# Plea for reason in skin track setting



## peterB (Nov 21, 2003)

How many times have you struggled up an icy skin track that you personally set the week before? I have of late. 

So now that we are weeks into the drought I have to say as a community, Carbondale area at least, we suck at making skin tracks. Me included. I will make the caveat that my skins are a bit thread bare and new ones are on order but I the icy highways heading up marble, williams, etc are forcing me and others to make new tracks, which track up the little bit of powder we have left. 

Though when braking trail pushing hard feels good it is not as efficient as kicking it back a notch. This also allows you to follow the next day or ,if the "nice" weather continues to hold, the following week. 

I am going to think before I track. Less burn more turns.

Peter


----------



## bobbuilds (May 12, 2007)

Yo Pete,

When it gets icy and my skins slip, it is time for a cramp-on. Or I just boot pack up the same trail I would skin on. If it's bullet proof no one should care. Also When we get to the bowls we do the same thing, hike up. Super fast and less exhausting than the skin up. just thoughts.........


----------



## peterB (Nov 21, 2003)

good point.


----------



## caliclimber (Jan 15, 2009)

I couldn't believe how difficult the skin up marble was yesterday. I did what bob stated and took the boards off and it was much easier.


----------



## FLOWTORCH (Mar 5, 2004)

If the surface starts looking like this it's time for me to take the boards off. Ice rink...

http://www.mountainbuzz.com/forums/...055702120103364023S500x500Q85.jpg[/IMG][/URL]


----------



## caliclimber (Jan 15, 2009)

Where was this picture taken? I got an idea but might be wrong


----------



## FLOWTORCH (Mar 5, 2004)

Wayyy down south in Argentina. Some crazy wind down thar.


----------



## caliclimber (Jan 15, 2009)

I was way off


----------



## samsara (Jan 15, 2010)

People usually try to set skin trails too steep. I don't know what it is but it must be some sort of way to show what a stud you are - "Hey look at what a steep skin track I can set". If a trail is so steep that you struggle to keep traction you're wasting energy. Under most conditions I can climb with a fair degree of comfort about a 22-23 degree slope, but I think something less steep is more efficient. Personally, I like to set my tracks at a pitch you barely need heel lifts (10-15 deg) with a minimum of switchbacks if possible. Of course, terrain, trees, avalanche considerations often dictates less than ideal route finding, but at least that's the general idea.


----------



## caseybailey (Mar 11, 2008)

Awesome. No compassion for what the poor sweaty slob was feeling as he's breaking trail for you. Just make it better next time...will ya? Awesome.


----------



## PARKER (Apr 21, 2004)

Boot Packing an established skin track? Get A Rope.

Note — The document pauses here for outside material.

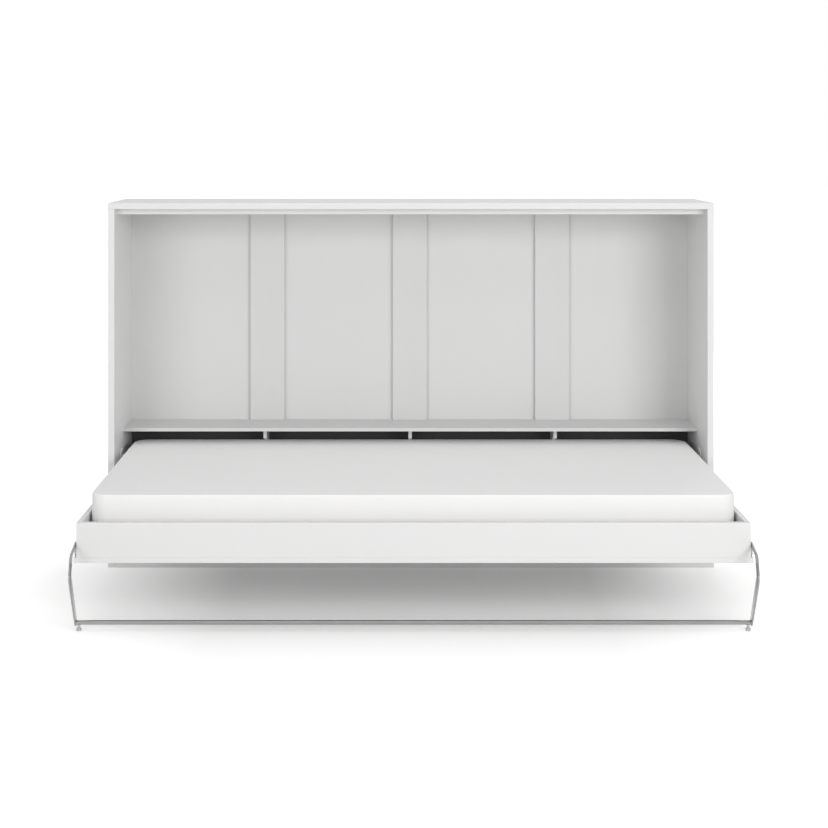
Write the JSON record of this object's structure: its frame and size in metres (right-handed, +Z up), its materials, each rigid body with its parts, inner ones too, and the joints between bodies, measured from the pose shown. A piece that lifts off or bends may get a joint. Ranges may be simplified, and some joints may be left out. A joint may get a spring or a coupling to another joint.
{
  "type": "cabinet bed",
  "caption": "Low white cabinet whose front folds down sideways into a single bed, with slatted base, mattress, hinged U-shaped metal leg and gas struts",
  "frame": {"origin": "on the floor, under the centre of the whole object with the bed open", "axes": "+X along the bed to the viewer's right, +Y from the bed's front to the wall, +Z up"},
  "size_m": [2.11, 1.1793, 1.27],
  "materials": {
    "board": "white coated board, satin",
    "back": "thin white backing board",
    "slat": "laminated birch",
    "bearer": "planed softwood",
    "fabric": "white woven cover",
    "chrome": "polished",
    "steel": "zinc plated",
    "bush": "moulded",
    "plate": "white powder coat",
    "glide": "moulded",
    "strut": "satin black",
    "holder": "moulded"
  },
  "bodies": {
    "cabinet": {"side_panel_left": "board", "side_panel_right": "board", "top_panel": "board", "top_rail": "board", "plinth_board": "board", "rear_rail": "board", "back_panel_1": "back", "back_panel_2": "back", "back_panel_3": "back", "back_panel_4": "back", "back_batten_1": "board", "back_batten_2": "board", "back_batten_3": "board", "back_shelf": "board", "shelf_support_1": "board", "shelf_support_2": "board", "shelf_support_3": "board", "wall_bracket_left": "plate", "wall_bracket_right": "plate", "cabinet_hinge_plate_left": "plate", "cabinet_hinge_plate_right": "plate", "cabinet_hinge_screws": "steel", "pivot_pin_left": "steel", "pivot_pin_right": "steel", "strut_stud_cabinet_left": "steel", "strut_stud_cabinet_right": "steel"},
    "bed": {"face_panel": "board", "front_rail": "board", "back_rail": "board", "end_rail_left": "board", "end_rail_right": "board", "bed_hinge_plate_left": "plate", "bed_hinge_plate_right": "plate", "bed_hinge_screws": "steel", "pivot_bush_left": "bush", "pivot_bush_right": "bush", "strut_stud_bed_left": "steel", "strut_stud_bed_right": "steel", "bearer_front": "bearer", "bearer_middle": "bearer", "bearer_back": "bearer", "slats": "slat", "slat_holders": "holder", "mattress": "fabric", "corner_brackets": "steel", "leg_pivot_bolt_left": "steel", "leg_pivot_bolt_right": "steel", "leg_washers": "steel", "leg_stop_pins": "steel"},
    "leg": {"leg_arm_left": "chrome", "leg_arm_right": "chrome", "leg_bar": "chrome", "leg_foot_left": "glide", "leg_foot_right": "glide"},
    "strut_tube_body_left": {"strut_tube_left": "strut"},
    "strut_tube_body_right": {"strut_tube_right": "strut"},
    "strut_rod_body_left": {"strut_rod_left": "chrome"},
    "strut_rod_body_right": {"strut_rod_right": "chrome"}
  },
  "joints": [
    {"name": "bed_fold", "type": "hinge", "parent": "cabinet", "child": "bed", "pos_m": [0, 0.36017, 0.3585], "axis": [-1, 0, 0], "range_deg": [0, 90]},
    {"name": "leg_fold", "type": "hinge", "parent": "bed", "child": "leg", "pos_m": [0, -0.47834, 0.236], "axis": [1, 0, 0], "range_deg": [0, 80]},
    {"name": "strut_tilt_left", "type": "hinge", "parent": "cabinet", "child": "strut_tube_body_left", "pos_m": [-1.018, 0.3847, 0.24308], "axis": [-1, 0, 0], "range_deg": [0, 45]},
    {"name": "strut_extend_left", "type": "slide", "parent": "strut_tube_body_left", "child": "strut_rod_body_left", "axis": [0, -0.9135, 0.4067], "range_m": [0, 0.09438]},
    {"name": "strut_tilt_right", "type": "hinge", "parent": "cabinet", "child": "strut_tube_body_right", "pos_m": [1.018, 0.3847, 0.24308], "axis": [-1, 0, 0], "range_deg": [0, 45]},
    {"name": "strut_extend_right", "type": "slide", "parent": "strut_tube_body_right", "child": "strut_rod_body_right", "axis": [0, -0.9135, 0.4067], "range_m": [0, 0.09438]}
  ],
  "couplings": [
    {"joint": "leg_fold", "follows": "bed_fold", "ratio": 0.88889},
    {"joint": "strut_tilt_left", "follows": "bed_fold", "ratio": 0.5},
    {"joint": "strut_extend_left", "follows": "bed_fold", "m_per_rad": 0.060082},
    {"joint": "strut_tilt_right", "follows": "bed_fold", "ratio": 0.5},
    {"joint": "strut_extend_right", "follows": "bed_fold", "m_per_rad": 0.060082}
  ]
}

Thats the sentiment in the San Juans any way. But maybe we set better tracks and have more snow? Come on down.


----------



## d.e. (Apr 5, 2005)

Setting a skin track is an art . A good track has a flow that follows the natural terrain features for the most direct route with the most economic, efficient use of energy while effectively using terrain management to minimize exposure to dangerous terrain. Personally I like the steepest direct route that my skins will stick well to, with a minimum of switchbacks so I can get into a groove. But I also like the terrain that allows me to recover in between steeper sections and to conserve energy for the good part,the downhill, especially when doing multiple laps. Personal preferences, I guess. Skin tracks get blown out. That's just part of the game. Especially when I'm using the track that the young bucks put in on one of the more popular tours in the area, going straight up. It's gonna get slick. A couple of techniques that I use with difficult tracks are slapping the forward ski down until I feel it grab and then shifting my weight forward. If the ski shimmies at all, I know it's going to slip. I also like using half steps, then standing up straight on the forward motion allowing me to weight the ski more firmly and consistently on the bed surface. Sometimes I just flail :wink: Learning how to deal with switchbacks is perfected in experience. I use the same tricks plus I try to cut the radius of the kickback into smaller steps if I can. I also grab bushes, trees and whatever else can save my ass from lawn darting down the skin track.  Rejoice, for we have soft sticky skin tracks in our immediate future. Have fun and be safe out there, Peace


----------